╔══
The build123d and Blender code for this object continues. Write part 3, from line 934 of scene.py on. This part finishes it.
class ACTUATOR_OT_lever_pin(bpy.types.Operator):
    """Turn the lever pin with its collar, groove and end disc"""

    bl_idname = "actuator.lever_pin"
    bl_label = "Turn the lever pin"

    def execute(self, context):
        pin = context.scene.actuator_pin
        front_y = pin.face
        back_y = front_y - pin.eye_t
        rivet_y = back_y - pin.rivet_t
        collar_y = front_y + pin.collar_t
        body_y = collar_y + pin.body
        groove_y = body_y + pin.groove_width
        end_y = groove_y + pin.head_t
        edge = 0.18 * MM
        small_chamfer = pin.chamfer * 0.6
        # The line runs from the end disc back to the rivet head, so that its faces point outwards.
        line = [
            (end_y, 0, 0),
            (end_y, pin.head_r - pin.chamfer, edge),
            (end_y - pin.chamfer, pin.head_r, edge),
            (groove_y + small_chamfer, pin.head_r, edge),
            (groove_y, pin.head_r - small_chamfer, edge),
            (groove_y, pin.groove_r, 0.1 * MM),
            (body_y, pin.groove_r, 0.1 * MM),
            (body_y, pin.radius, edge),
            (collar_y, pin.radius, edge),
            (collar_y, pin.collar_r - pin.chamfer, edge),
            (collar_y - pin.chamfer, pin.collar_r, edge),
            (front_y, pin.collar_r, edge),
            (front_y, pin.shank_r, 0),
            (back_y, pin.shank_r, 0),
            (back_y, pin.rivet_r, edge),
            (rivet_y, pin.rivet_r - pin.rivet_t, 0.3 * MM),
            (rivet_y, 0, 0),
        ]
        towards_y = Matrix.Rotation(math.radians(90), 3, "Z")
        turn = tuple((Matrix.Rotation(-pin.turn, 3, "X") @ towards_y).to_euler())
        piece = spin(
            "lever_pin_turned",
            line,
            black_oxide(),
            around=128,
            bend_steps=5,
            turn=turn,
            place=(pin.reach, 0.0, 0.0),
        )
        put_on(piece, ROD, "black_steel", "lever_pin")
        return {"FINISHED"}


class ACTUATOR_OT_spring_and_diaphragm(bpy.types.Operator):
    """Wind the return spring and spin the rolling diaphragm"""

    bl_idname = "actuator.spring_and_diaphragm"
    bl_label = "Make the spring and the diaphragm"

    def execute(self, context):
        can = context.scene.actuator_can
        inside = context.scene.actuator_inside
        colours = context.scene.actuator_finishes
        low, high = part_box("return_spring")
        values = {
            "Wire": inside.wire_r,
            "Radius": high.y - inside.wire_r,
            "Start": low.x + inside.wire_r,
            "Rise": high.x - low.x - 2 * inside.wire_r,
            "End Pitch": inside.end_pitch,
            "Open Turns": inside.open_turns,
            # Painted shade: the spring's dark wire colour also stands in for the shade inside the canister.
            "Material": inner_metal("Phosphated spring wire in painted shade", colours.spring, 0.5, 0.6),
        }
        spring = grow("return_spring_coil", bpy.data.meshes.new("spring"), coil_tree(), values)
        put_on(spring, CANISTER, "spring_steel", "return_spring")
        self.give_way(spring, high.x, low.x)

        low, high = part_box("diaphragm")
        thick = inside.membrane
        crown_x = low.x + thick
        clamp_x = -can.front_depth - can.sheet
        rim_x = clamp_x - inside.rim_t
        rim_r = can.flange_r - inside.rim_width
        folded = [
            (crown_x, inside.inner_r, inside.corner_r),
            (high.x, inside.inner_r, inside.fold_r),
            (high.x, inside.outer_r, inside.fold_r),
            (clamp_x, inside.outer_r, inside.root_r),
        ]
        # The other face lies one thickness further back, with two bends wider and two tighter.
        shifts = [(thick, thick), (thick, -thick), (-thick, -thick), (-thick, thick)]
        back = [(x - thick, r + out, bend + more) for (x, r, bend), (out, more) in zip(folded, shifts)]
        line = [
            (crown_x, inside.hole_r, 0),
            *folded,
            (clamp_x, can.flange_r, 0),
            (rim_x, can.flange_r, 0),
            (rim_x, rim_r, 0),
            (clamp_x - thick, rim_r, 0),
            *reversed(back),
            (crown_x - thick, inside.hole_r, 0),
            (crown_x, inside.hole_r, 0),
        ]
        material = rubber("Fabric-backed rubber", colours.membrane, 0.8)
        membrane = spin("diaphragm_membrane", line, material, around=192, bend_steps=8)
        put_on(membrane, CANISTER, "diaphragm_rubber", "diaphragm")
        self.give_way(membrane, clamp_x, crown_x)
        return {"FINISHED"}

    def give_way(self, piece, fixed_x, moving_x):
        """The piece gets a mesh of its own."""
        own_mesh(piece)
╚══
╔══
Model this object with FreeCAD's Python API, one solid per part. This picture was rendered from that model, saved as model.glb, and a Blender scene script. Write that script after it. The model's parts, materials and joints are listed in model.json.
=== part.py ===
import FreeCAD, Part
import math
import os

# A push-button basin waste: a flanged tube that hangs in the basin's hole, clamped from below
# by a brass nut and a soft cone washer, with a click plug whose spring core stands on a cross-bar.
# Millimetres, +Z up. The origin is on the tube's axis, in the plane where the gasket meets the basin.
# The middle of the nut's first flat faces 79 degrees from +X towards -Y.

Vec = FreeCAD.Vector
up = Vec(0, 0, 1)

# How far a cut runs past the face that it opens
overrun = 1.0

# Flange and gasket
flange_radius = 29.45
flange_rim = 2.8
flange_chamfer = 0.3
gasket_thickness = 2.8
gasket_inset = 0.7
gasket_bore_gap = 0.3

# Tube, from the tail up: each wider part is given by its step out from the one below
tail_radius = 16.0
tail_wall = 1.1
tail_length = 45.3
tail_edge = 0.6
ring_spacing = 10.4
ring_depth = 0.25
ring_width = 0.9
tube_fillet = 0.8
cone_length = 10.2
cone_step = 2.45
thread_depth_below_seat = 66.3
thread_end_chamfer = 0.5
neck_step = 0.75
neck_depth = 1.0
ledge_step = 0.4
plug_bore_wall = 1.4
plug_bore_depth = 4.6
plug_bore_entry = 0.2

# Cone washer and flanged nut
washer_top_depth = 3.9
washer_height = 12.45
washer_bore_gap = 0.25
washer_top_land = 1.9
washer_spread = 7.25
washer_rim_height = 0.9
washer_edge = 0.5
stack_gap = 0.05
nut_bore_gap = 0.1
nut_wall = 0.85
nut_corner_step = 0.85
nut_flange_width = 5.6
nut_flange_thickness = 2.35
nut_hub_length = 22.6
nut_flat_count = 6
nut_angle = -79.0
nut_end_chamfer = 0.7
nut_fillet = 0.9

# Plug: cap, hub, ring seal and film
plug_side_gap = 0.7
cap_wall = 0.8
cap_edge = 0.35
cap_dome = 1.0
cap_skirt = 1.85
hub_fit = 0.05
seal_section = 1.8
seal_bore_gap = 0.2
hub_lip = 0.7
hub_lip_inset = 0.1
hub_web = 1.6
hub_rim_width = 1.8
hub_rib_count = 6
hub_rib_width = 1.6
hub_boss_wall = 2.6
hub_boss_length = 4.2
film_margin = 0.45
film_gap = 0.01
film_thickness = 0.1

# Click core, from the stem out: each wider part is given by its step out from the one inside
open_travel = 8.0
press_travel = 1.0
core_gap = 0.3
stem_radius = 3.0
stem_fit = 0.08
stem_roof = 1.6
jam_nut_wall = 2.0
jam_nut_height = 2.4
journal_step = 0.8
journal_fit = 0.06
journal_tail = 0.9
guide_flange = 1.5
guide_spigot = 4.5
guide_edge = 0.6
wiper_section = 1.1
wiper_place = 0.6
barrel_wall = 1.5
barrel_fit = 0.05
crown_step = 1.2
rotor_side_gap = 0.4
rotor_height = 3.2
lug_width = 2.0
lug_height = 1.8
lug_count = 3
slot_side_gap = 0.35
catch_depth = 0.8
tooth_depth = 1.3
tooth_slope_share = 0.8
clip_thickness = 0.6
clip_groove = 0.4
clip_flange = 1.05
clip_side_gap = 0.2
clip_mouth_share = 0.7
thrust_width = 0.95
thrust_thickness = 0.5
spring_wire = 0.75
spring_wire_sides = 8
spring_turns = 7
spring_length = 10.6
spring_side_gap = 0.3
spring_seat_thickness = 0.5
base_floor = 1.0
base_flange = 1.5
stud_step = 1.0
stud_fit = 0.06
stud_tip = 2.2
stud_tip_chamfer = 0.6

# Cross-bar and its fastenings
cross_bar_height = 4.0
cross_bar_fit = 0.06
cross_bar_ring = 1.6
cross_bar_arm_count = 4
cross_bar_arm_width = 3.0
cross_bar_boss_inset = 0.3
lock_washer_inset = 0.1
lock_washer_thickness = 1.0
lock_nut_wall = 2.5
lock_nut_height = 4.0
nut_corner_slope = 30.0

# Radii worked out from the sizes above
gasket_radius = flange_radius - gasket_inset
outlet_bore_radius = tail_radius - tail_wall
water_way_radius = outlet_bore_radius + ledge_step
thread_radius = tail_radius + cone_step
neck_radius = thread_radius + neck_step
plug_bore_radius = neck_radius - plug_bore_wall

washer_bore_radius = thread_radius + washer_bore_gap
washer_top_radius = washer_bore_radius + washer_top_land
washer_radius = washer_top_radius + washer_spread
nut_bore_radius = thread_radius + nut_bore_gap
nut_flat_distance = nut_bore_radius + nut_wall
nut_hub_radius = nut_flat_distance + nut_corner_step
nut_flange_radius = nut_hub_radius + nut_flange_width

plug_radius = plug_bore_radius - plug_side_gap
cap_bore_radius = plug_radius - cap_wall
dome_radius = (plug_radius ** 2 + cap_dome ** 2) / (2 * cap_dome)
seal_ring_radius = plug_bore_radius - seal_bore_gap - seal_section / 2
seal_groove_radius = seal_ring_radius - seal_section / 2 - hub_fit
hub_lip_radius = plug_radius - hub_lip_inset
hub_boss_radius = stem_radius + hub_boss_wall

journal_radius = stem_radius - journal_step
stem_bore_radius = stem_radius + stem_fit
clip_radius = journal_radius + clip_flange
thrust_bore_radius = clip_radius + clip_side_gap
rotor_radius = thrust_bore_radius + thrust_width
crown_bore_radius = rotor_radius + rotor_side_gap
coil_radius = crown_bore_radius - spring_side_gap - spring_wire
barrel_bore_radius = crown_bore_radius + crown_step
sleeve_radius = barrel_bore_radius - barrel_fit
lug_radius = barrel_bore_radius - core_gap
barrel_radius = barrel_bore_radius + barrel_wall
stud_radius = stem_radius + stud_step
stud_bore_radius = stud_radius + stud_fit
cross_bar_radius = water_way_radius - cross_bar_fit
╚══
## WORK REQUIRED
From the records above, quote only the lines running from the line with "Model this object" to the line with "nut_fillet = 0.9", both lines included.

## RESPONSE TO THIS TASK
Model this object with FreeCAD's Python API, one solid per part. This picture was rendered from that model, saved as model.glb, and a Blender scene script. Write that script after it. The model's parts, materials and joints are listed in model.json.
=== part.py ===
import FreeCAD, Part
import math
import os

# A push-button basin waste: a flanged tube that hangs in the basin's hole, clamped from below
# by a brass nut and a soft cone washer, with a click plug whose spring core stands on a cross-bar.
# Millimetres, +Z up. The origin is on the tube's axis, in the plane where the gasket meets the basin.
# The middle of the nut's first flat faces 79 degrees from +X towards -Y.

Vec = FreeCAD.Vector
up = Vec(0, 0, 1)

# How far a cut runs past the face that it opens
overrun = 1.0

# Flange and gasket
flange_radius = 29.45
flange_rim = 2.8
flange_chamfer = 0.3
gasket_thickness = 2.8
gasket_inset = 0.7
gasket_bore_gap = 0.3

# Tube, from the tail up: each wider part is given by its step out from the one below
tail_radius = 16.0
tail_wall = 1.1
tail_length = 45.3
tail_edge = 0.6
ring_spacing = 10.4
ring_depth = 0.25
ring_width = 0.9
tube_fillet = 0.8
cone_length = 10.2
cone_step = 2.45
thread_depth_below_seat = 66.3
thread_end_chamfer = 0.5
neck_step = 0.75
neck_depth = 1.0
ledge_step = 0.4
plug_bore_wall = 1.4
plug_bore_depth = 4.6
plug_bore_entry = 0.2

# Cone washer and flanged nut
washer_top_depth = 3.9
washer_height = 12.45
washer_bore_gap = 0.25
washer_top_land = 1.9
washer_spread = 7.25
washer_rim_height = 0.9
washer_edge = 0.5
stack_gap = 0.05
nut_bore_gap = 0.1
nut_wall = 0.85
nut_corner_step = 0.85
nut_flange_width = 5.6
nut_flange_thickness = 2.35
nut_hub_length = 22.6
nut_flat_count = 6
nut_angle = -79.0
nut_end_chamfer = 0.7
nut_fillet = 0.9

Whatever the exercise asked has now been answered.